Aukje van Rooden, Dutch philosopher, says that the greatest myth of our contemporary politics is the assumption that it can function without a mythological structure. The rise of populist politicians is accommodated by this faulty myth, according to Van Rooden. Sociologist Willem Schinkel contends that populism should not be considered a threat to democracy. In a time of radical depoliticization, populism is valuable as a mnemonic technique, a reminder of the political, states Schinkel.

In the pictorial / written contribution by the graphic design and research bureau Foundland, graphic design is employed as a way of researching the symbolism and media representation of populism and its leaders. In collaboration with anthropologist Lynda Dematteo, Italian graphic designer Luisa Lorenza Corna analyses the visual strategies of the populist movement Lega Nord.
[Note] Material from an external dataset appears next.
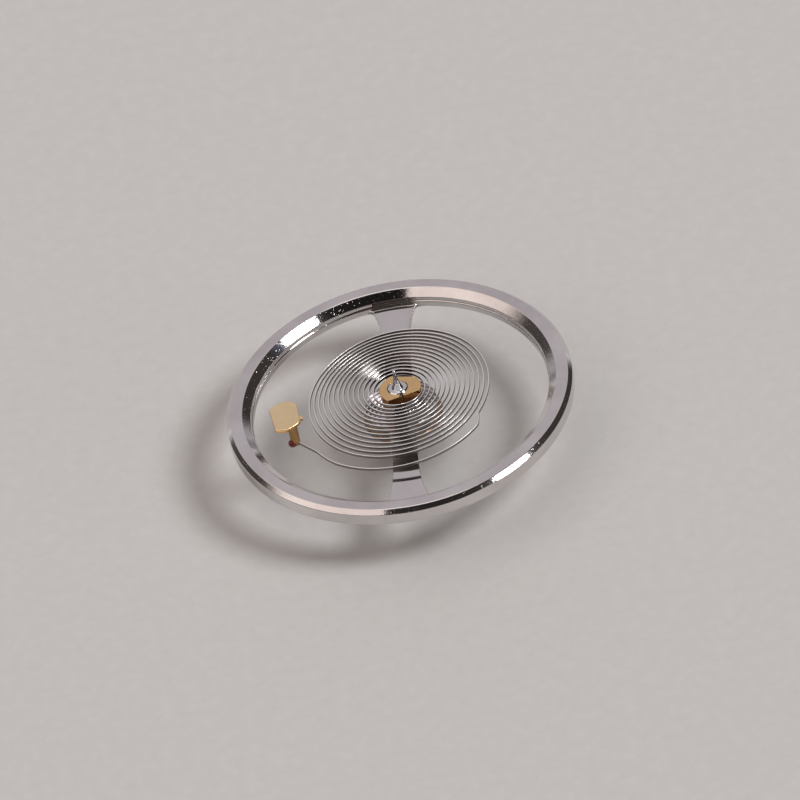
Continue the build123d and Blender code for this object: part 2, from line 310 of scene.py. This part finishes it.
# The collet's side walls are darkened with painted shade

Jorinde Seijdel is an independent writer, editor and lecturer on subjects concerning art and media in our changing society and the public sphere. She is editor-in-chief of Open! Platform for Art, Culture & the Public Domain (formerly known as Open. Cahier on Art & the Public Domain). In 2010 she published De waarde van de amateur [The Value of the Amateur] (Fonds BKVB, Amsterdam), about the rise of the amateur in digital culture and the notion of amateurism in contemporary art and culture. Currently, she is theory tutor at the Gerrit Rietveld Academie and Head of the Studium Generale Rietveld Academie in Amsterdam. With Open!, she is a partner of the Dutch Art Institute MA Art Praxis in Arnhem.